Permitting and utility planning matter too. If a project in the Cedar Rapids metro or around Des Moines adds a new bay, dust collection, compressed air, a finishing area, or a machine that needs heavier electrical service, the local permit and inspection path can affect timing as much as the financing decision. We treat that as part of the deal, because a financed machine sitting idle while the building side catches up is just expensive steel on a truck. For Iowa shops, the cleanest close is the one that lands after the floor is ready, the power is signed off, and the install crew can work without surprises.
How we structure it
For most Iowa buyers, we break the funding into three lanes. A term loan fits a machine with a clear useful life and a predictable install date. A lease works when the shop wants lower cash outlay, wants to protect bank lines, or expects to refresh equipment sooner. A working capital line is what keeps wire, tooling, steel, payroll, and freight moving while a big order burns through the calendar. In practice, equipment financing usually runs on 5 to 7 year terms, and working capital is more expensive than a term deal but much more flexible when a Dubuque or Sioux City shop needs speed.

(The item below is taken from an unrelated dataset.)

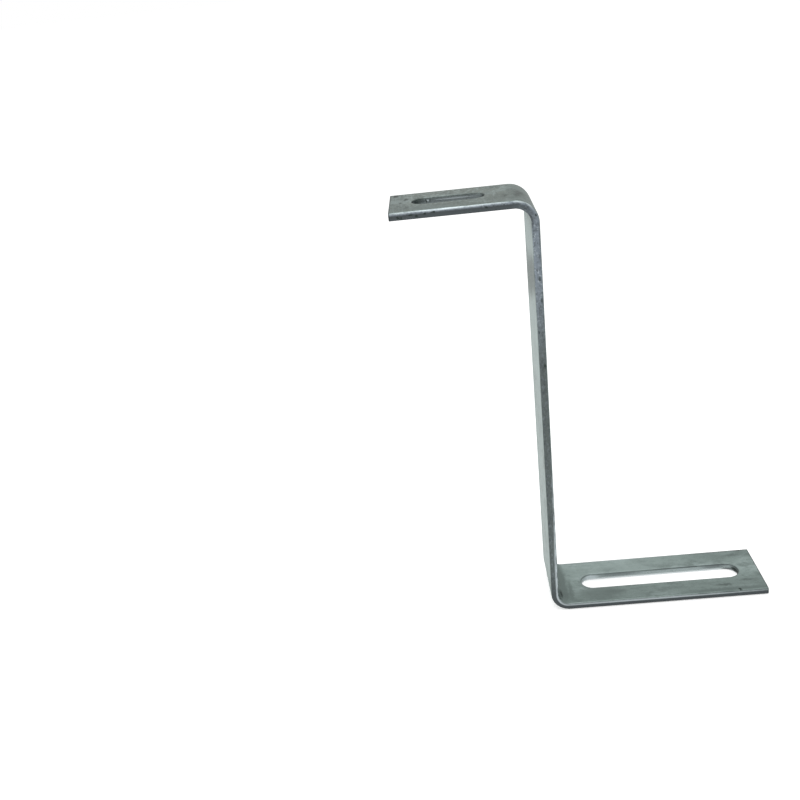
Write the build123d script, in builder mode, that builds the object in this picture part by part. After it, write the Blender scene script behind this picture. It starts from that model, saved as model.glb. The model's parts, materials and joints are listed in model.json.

For good equipment files, we usually see pricing in the 12 to 16 percent APR range, while a working capital line of credit tends to sit higher, around 18 to 22 percent APR. SBA-backed options can come in lower, with 8 to 11 percent APR and up to 84 months on equipment, but the tradeoff is time and paperwork. In Iowa, the money is typically used for laser cutters, press brakes, CNC plasma tables, welders, forklifts, racking, compressors, dust collection, tooling, and the rigging or electrical work that makes the machine production-ready. If the owner wants Section 179, that still matters in 2026 because the deduction limit is $1,220,000 and loan-financed equipment can still qualify if IRS rules are met.
What to pull together
The cleanest Iowa files usually have at least 24 months in business, a 640-plus FICO, and enough cash flow to hold a 1.25x debt service coverage ratio. For a fair-credit file, a 15 to 25 percent down payment is still common on financed equipment, especially if the machine is used or the shop is layering in install costs. That is normal in Iowa, where a lender wants to see that the asset will pay for itself through shop work, not just through optimism.
Before you apply, pull bank statements for the last 2 to 6 months, the most recent business tax returns, year-to-date profit and loss, balance sheet, accounts receivable and payable aging, the equipment quote or invoice, and the basic entity documents for the Iowa company. If the machine will be installed in a leased building in Waukee, Marion, or West Des Moines, have the lease handy too. We also want to know whether the asset is new or used, who is doing the rigging, and whether freight, installation, or tooling needs to be bundled. When the paper is organized, Iowa deals move fast; when it is scattered, the machine usually waits on the paperwork instead of the other way around.
Frequently asked questions
How fast can an Iowa shop get funded?
Clean equipment deals often close in 5 to 30 days. If you go SBA-backed, expect a longer runway, usually 30 to 45 days, because the file is heavier.
Can we finance used fabrication equipment in Iowa?
Yes. Used machines are common in Iowa shops, especially when a buyer wants to stretch dollars on a press brake, forklift, or plasma table. The age, condition, and install cost still have to make sense.
Does leasing still work if we want Section 179 treatment?
If tax treatment matters, a purchase-style financing structure is usually cleaner. Loan-financed equipment can still qualify if IRS rules are met, but we always tell Iowa owners to have their CPA confirm the final structure.